Getting others to join you in a letter-writing campaign expands your influence. A flurry of letters on a topic gives decision makers a clear indication there’s a group of people who want to see change, be it less graffiti in the neighborhood or more after-school programs.
Whether you’re writing to the local paper’s editorial page, an elected official, or other community members, follow these seven steps to great letters:
1. Explain why you care about the issue. You want speeders to slow down because a child was hit by a car last month.
2. Keep it simple. Write in a conversational style.
3. Focus on one topic. If you’re writing about the need for a new library branch, don’t also write about cars speeding on your block.
4. Don’t just complain; support a specific proposal.
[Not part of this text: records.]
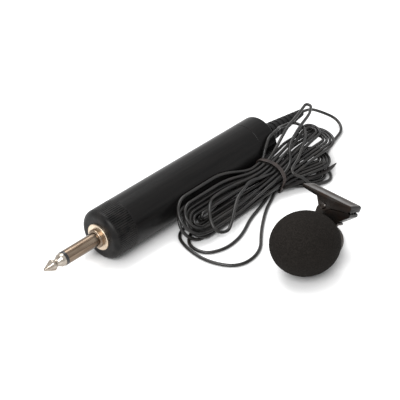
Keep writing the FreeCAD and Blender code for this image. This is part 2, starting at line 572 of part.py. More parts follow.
# Spring end: the coil's last turn with the leg that lifts the lever, beside the first turns
END_X = COIL_START - 2 * COIL_WIRE_R - 0.08
END_TURN = math.radians(250)
end_root, end_way = on_coil(math.pi + LEG_ANGLE)
end_root.x = END_X
end_middle, _ = on_coil(math.pi + LEG_ANGLE + END_TURN / 2)
end_middle.x = END_X
end_last, _ = on_coil(math.pi + LEG_ANGLE + END_TURN)
end_last.x = END_X
lever_leg = Part.makeLine(end_root - end_way * 5.0, end_root)
last_turn = Part.Arc(end_root, end_middle, end_last).toShape()
leg_ring = Part.Wire(Part.makeCircle(COIL_WIRE_R, end_root - end_way * 5.0, end_way))
spring_end = Part.Wire([lever_leg, last_turn]).makePipeShell([leg_ring], True, False)
save(in_mic(spring_end), "spring_end")


def tube_along(edges, node):
    """Sweeps the cable's round section along edges in line, and saves it with the frame's origin."""
    wire = Part.Wire(edges)
    first = edges[0]
    section = Part.Wire(Part.makeCircle(CABLE_R, first.valueAt(first.FirstParameter), first.tangentAt(first.FirstParameter)))
    tube = wire.makePipeShell([section], True, False)
    ideal = math.pi * CABLE_R ** 2 * wire.Length
    print("%s: length %.0f, volume %.1f against %.1f by length" % (node, wire.Length, tube.Volume, ideal))
    save(tube.translated(-ORIGIN), node)
    return wire.Length


# Wound cable: one tube, four layers of loops drawn in alike at the tie, which lie flat under it.
# A slot is (layer, loop): layer 0 is the lowest, loop 0 the innermost.
WAIST = Vec(91.0, -19.9, 6.7)
WAIST_TILT = 15.0
LAYERS = 4
LOOPS = 4
STRAND_PITCH = 2.07
LAYER_PITCH = 2.1
LEFT_TILT = 42.0
LEFT_MIDDLE = Vec(0, -20.1, 9.45)
LEFT_DROP = 2.0
LEFT_STRAIGHT = 57.0
LEFT_FRONT = [(2.3, 2.1), (2.8, 1.91), (1.2, 2.62), (3.0, 2.8)]
LEFT_BACK = [(0.2, 2.1), (0.6, 1.93), (2.6, 1.97), (0.6, 3.6)]
LEFT_BEND = [43.5, 43.0, 42.6, 42.0]
RIGHT_TURN = [-23.0, -11.0, 1.0, 7.0]
RIGHT_REACH = [24.4, 31.5, 36.0, 35.5]
RIGHT_FRONT = [(2.0, 2.45), (1.8, 2.1), (2.6, 2.15), (2.6, 2.2)]
RIGHT_BACK = [(0.3, 2.15), (1.8, 2.1), (1.6, 2.1), (2.6, 2.2)]
RIGHT_HEIGHT = [4.7, 8.0, 10.87, 12.95]
RIGHT_SLOPE = math.tan(math.radians(11))
WAIST_TURN = [-13.0, -5.0, 2.0, 4.0]
WAIST_RISE = [-0.05, 0.0, 0.03, 0.05]


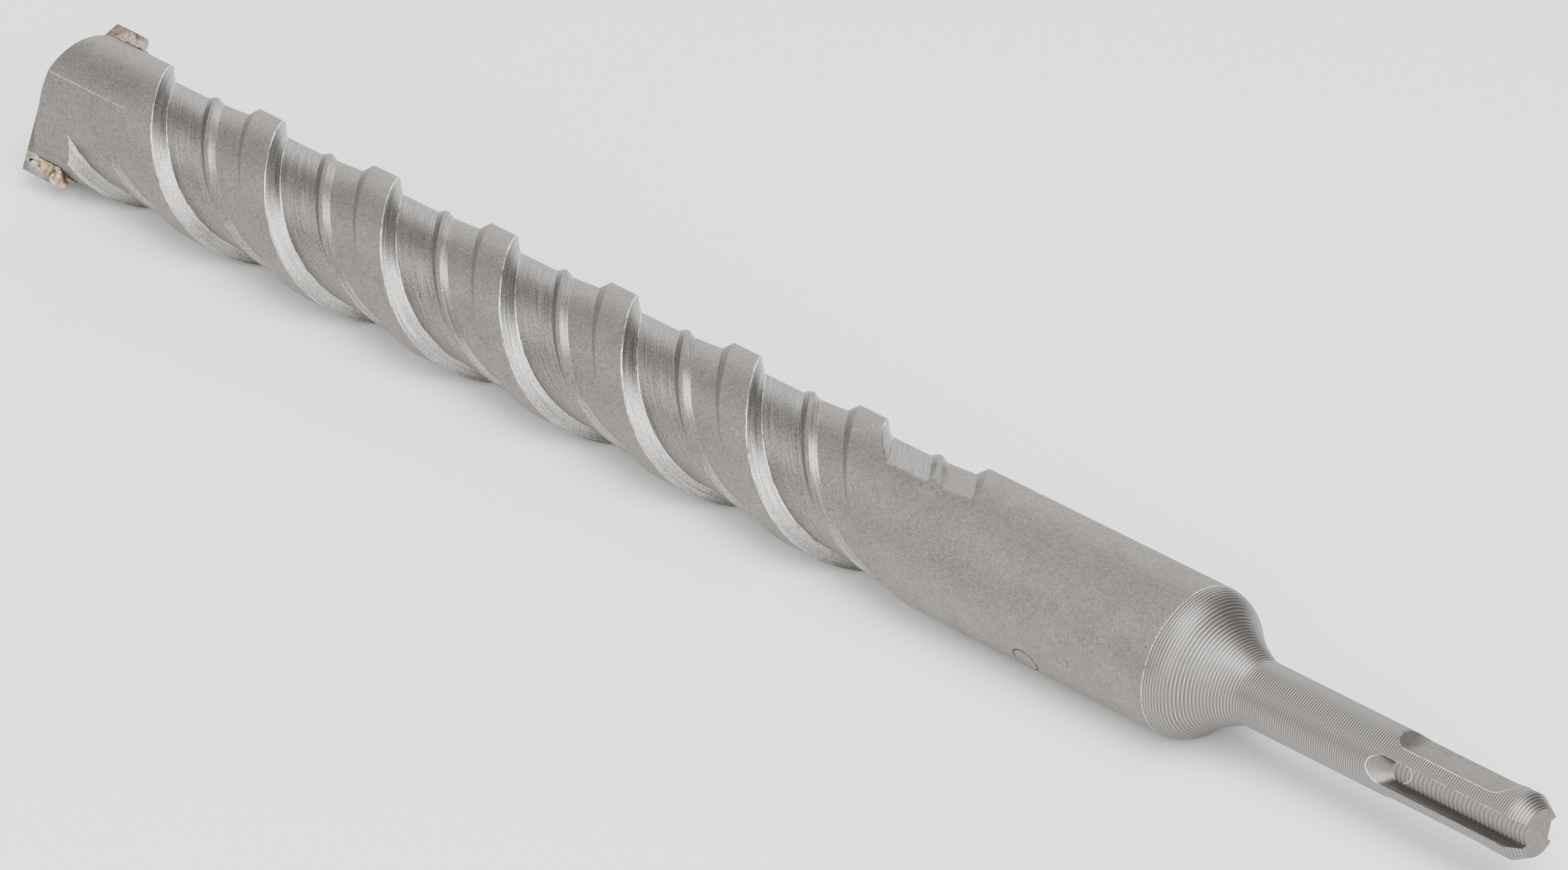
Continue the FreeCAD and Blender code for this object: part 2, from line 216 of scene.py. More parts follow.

Ask officials to add a quarter-acre park at 123 Main St., not to increase recreational facilities everywhere.
5. Keep it short. Make your case in three to five paragraphs totaling no more than one page. Keep letters to the editor below 250 words.
6. If you can, include facts and data. This will support your cause.
7. Be polite, even if you’re angry at how things have gone to date.
What are the negatives to writing a letter? You could end up being unsuccessful, or upsetting those who disagree with you. But then again, those are pitfalls for standing up for anything you would like to see changed.
Need more help? We’ve written three sample letters—one to a local official, one to the editor of a local newspaper, and one that could be left in local residents’ mailbox—as a guide. There are many ways to write an effective letter, so don’t feel you have to use the exact style here.
Sample letter to local official
Dear Commissioner Johannson:
I’m writing to ask the city to add a new stop sign on Littlefield Road at Mayne Road. [Short indication of the purpose of the letter]
My family has lived at 1225 Littlefield for seven years. We have two young children and a dog, and speeding cars on the street are very dangerous. Because of the traffic, we don’t feel comfortable letting our 8-year-old son play alone in the front yard, even though it’s a quiet residential block and we know all the neighbors. [Personal connection to the issue]
The intersection is also dangerous for drivers. Mayne is a busy street, and cars coming from Littlefield have a hard time seeing around the bend to the north. Police department records show that there have been six auto accidents at the intersection over the last two years. [Data to support your argument]
When the Falling Waters development was built in 2005, it added a lot of cars on Mayne Road. Our community has added 6,000 residents in the last decade, according to Census figures. Traffic should come to a complete stop on Littlefield. [Facts and explanation of why the change is needed]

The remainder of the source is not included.